*Given information*.
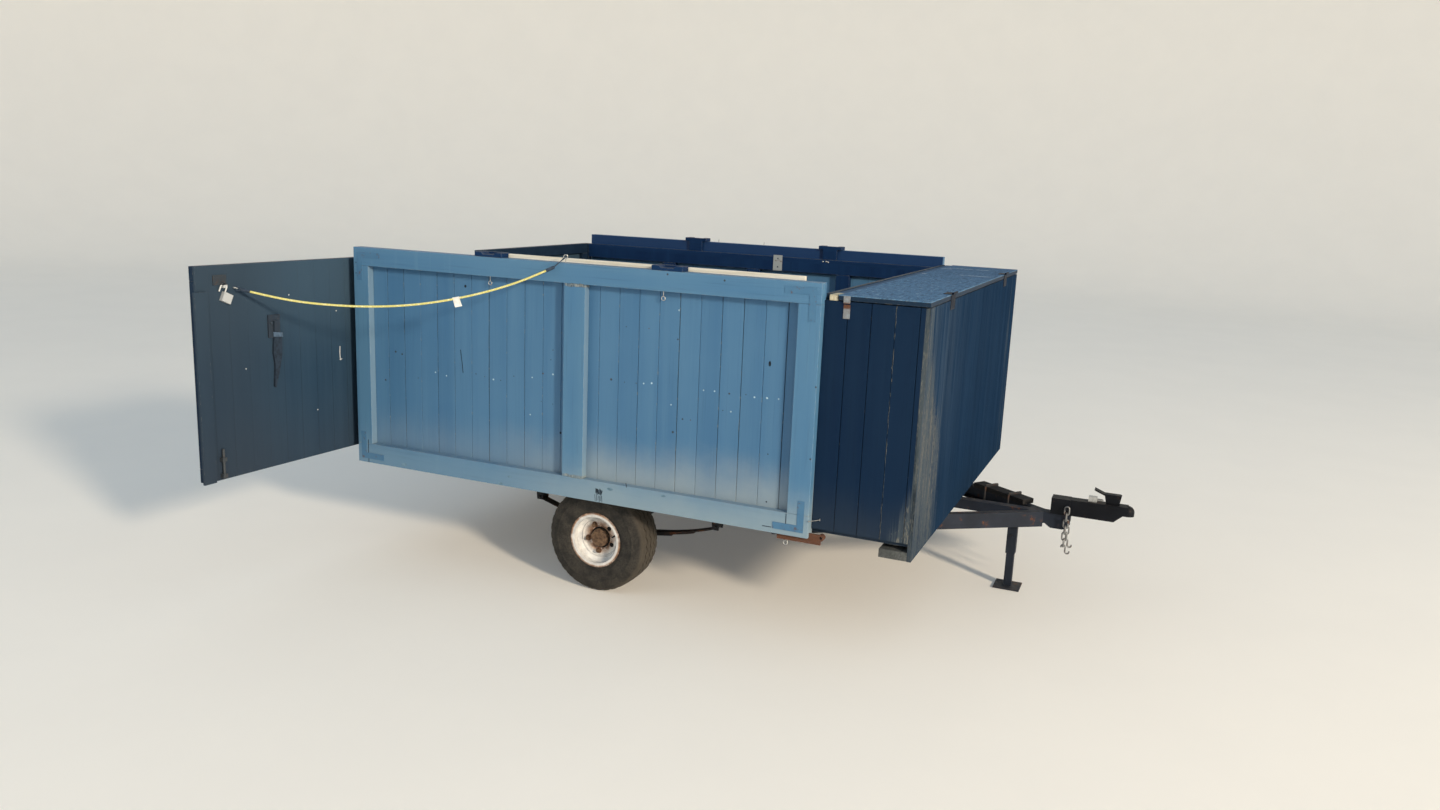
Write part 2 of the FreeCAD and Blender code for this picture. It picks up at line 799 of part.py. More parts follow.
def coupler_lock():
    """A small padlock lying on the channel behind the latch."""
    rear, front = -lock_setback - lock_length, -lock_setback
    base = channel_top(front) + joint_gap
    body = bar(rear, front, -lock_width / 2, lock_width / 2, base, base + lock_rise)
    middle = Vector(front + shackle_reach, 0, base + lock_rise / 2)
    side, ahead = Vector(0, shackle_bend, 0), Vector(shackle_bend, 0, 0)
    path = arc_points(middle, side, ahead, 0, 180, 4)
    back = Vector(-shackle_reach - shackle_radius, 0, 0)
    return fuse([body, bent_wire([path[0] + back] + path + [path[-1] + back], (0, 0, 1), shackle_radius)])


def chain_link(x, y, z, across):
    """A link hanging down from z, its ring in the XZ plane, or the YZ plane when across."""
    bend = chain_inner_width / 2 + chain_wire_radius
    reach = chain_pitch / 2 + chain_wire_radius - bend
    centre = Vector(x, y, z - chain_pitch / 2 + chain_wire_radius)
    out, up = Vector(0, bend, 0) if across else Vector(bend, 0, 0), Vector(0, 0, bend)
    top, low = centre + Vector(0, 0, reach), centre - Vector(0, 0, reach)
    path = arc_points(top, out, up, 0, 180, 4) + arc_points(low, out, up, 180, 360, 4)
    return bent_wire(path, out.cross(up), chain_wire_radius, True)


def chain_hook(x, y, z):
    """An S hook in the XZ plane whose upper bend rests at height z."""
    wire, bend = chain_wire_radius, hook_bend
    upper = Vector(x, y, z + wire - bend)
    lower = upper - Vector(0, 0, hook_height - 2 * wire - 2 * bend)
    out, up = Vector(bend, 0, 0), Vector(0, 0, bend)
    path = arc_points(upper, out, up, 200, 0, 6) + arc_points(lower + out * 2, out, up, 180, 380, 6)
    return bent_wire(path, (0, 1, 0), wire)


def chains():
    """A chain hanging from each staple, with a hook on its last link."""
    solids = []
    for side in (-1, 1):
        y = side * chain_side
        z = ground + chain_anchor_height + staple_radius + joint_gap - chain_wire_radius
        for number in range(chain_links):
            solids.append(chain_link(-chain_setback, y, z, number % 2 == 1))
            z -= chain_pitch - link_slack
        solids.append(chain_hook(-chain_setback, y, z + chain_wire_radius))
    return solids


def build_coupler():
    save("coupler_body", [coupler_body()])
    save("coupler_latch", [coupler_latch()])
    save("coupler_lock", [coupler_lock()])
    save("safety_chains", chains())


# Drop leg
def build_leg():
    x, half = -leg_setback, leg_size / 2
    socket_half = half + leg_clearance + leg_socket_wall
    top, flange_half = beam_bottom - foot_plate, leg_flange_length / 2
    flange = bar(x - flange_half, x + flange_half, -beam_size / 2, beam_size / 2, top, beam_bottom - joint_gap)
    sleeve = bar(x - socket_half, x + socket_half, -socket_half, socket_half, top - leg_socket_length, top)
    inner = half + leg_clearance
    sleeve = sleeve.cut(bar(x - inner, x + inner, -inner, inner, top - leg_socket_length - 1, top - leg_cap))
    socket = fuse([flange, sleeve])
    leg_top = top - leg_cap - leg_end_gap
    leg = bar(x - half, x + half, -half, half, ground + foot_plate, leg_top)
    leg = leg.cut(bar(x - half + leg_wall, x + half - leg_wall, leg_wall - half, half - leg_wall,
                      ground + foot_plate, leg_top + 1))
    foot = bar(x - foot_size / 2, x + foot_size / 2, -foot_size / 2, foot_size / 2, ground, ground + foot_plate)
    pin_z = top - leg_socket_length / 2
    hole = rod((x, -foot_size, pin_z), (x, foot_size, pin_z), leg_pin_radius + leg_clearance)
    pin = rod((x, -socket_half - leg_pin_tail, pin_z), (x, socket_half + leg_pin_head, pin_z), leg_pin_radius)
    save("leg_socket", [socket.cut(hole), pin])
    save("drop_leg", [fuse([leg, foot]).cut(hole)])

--

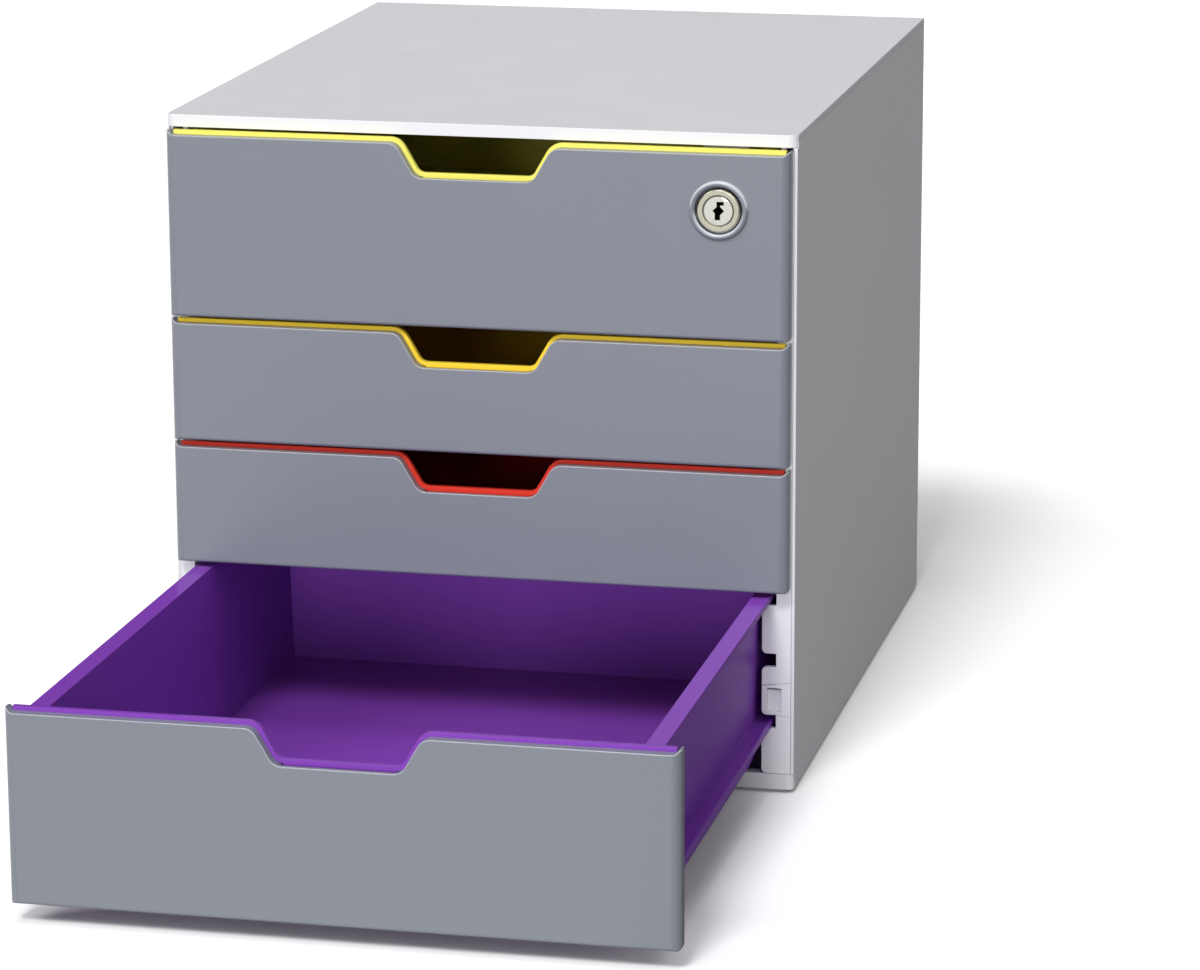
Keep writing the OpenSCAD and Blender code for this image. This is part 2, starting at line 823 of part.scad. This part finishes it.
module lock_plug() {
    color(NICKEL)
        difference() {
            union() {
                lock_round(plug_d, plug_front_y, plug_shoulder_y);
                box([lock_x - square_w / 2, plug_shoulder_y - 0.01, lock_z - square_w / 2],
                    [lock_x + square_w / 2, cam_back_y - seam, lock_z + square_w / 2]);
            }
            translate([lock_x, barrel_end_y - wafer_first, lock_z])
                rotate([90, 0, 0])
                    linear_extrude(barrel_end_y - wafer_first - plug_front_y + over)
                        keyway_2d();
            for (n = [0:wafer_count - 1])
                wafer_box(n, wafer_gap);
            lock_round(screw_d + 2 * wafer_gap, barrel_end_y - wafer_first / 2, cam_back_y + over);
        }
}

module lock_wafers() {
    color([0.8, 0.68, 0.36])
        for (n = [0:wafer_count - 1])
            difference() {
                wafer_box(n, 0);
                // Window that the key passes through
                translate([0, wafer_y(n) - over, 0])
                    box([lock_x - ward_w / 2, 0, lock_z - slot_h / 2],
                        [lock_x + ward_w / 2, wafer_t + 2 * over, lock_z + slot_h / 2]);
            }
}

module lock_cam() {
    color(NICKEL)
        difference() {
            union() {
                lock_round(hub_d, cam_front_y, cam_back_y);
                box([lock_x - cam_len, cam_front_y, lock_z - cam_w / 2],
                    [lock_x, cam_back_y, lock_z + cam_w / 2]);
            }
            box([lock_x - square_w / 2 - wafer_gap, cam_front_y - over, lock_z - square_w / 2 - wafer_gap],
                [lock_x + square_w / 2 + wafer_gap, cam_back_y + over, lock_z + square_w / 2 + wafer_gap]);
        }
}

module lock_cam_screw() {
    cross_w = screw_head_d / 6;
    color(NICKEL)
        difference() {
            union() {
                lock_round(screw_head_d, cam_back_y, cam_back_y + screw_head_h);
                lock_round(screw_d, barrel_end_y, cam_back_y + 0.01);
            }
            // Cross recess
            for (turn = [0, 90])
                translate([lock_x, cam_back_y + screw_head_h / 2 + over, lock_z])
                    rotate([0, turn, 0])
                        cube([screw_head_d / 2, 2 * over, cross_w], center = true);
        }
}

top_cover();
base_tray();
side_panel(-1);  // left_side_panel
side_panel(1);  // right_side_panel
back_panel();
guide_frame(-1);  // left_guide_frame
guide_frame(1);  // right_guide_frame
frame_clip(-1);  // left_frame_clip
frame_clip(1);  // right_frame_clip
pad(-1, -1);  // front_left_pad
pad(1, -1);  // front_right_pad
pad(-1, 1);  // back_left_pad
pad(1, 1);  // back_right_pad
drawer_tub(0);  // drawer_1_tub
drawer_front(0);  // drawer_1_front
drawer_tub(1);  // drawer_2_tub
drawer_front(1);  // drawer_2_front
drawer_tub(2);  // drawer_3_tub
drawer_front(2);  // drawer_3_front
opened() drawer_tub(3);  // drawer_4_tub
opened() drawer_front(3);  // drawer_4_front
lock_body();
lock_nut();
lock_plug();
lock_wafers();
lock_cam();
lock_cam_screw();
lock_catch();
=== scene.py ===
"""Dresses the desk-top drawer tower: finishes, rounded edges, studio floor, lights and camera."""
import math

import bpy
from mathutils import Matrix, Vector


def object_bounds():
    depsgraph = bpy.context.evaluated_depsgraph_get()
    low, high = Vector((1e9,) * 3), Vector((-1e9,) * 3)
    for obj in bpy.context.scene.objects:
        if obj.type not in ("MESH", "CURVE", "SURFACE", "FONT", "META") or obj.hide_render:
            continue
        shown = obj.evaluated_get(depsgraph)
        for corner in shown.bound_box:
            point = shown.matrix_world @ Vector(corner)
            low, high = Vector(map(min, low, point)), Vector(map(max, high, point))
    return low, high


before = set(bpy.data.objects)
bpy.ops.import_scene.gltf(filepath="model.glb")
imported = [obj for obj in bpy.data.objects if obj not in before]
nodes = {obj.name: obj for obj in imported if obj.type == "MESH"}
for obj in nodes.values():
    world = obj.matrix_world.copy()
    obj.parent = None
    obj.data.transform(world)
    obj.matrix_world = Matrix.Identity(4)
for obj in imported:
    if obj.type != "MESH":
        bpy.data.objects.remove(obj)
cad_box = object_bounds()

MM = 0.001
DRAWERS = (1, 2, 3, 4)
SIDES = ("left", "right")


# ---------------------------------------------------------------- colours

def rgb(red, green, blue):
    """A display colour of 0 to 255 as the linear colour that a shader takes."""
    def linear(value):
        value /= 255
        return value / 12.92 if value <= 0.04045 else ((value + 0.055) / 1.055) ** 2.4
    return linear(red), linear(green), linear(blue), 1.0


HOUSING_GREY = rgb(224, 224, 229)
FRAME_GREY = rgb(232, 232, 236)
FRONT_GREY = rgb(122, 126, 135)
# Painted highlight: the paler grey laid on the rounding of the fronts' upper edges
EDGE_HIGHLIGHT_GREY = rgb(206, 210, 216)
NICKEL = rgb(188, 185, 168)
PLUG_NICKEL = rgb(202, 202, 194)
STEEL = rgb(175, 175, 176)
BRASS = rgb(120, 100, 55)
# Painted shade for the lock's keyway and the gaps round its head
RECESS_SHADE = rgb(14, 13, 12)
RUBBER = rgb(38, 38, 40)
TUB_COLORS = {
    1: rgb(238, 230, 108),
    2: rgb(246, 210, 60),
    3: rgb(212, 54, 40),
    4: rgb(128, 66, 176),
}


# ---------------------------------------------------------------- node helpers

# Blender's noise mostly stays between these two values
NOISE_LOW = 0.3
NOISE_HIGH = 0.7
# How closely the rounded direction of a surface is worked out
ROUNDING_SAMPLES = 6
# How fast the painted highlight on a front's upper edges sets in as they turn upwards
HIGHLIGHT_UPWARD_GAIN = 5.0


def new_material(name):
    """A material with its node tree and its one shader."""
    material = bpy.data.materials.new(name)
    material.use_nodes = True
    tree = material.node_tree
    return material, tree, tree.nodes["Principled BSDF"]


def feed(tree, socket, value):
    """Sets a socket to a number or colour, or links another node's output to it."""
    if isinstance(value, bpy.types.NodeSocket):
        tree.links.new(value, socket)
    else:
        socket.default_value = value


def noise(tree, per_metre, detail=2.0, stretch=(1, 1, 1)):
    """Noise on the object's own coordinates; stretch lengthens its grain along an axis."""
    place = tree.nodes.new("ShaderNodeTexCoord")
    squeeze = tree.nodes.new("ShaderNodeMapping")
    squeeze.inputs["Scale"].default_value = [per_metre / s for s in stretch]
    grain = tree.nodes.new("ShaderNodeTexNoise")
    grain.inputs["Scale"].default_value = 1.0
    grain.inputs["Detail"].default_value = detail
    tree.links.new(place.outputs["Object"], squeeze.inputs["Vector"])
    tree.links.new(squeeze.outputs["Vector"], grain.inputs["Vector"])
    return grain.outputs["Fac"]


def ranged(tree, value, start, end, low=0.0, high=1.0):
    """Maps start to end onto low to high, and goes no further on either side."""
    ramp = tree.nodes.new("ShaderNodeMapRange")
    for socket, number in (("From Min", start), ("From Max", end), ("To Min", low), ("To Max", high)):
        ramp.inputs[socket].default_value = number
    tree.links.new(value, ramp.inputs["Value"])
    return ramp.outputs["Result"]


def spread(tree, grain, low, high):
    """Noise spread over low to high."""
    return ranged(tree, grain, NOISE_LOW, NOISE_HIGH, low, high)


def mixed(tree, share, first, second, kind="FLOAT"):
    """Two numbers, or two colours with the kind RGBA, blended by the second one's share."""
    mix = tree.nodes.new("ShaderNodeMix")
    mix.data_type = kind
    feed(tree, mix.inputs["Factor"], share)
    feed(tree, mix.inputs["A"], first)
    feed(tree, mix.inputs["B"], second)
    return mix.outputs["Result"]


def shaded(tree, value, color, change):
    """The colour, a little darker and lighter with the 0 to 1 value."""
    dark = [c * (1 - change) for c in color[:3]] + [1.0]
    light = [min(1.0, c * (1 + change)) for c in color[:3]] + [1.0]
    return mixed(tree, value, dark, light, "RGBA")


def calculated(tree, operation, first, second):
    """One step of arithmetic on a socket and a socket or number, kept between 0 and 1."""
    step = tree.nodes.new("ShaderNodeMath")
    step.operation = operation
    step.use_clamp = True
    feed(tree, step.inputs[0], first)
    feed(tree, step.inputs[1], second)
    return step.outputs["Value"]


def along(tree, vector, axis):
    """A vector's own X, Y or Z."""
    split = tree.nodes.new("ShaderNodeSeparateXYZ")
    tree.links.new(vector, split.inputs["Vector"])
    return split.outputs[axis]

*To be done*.
From the entries above, extract only the lines running from the one containing "depsgraph = bpy.context.evaluated_depsgraph_get()" through the one containing "obj.parent = None", inclusive.

*Exercise answer*.
    depsgraph = bpy.context.evaluated_depsgraph_get()
    low, high = Vector((1e9,) * 3), Vector((-1e9,) * 3)
    for obj in bpy.context.scene.objects:
        if obj.type not in ("MESH", "CURVE", "SURFACE", "FONT", "META") or obj.hide_render:
            continue
        shown = obj.evaluated_get(depsgraph)
        for corner in shown.bound_box:
            point = shown.matrix_world @ Vector(corner)
            low, high = Vector(map(min, low, point)), Vector(map(max, high, point))
    return low, high


before = set(bpy.data.objects)
bpy.ops.import_scene.gltf(filepath="model.glb")
imported = [obj for obj in bpy.data.objects if obj not in before]
nodes = {obj.name: obj for obj in imported if obj.type == "MESH"}
for obj in nodes.values():
    world = obj.matrix_world.copy()
    obj.parent = None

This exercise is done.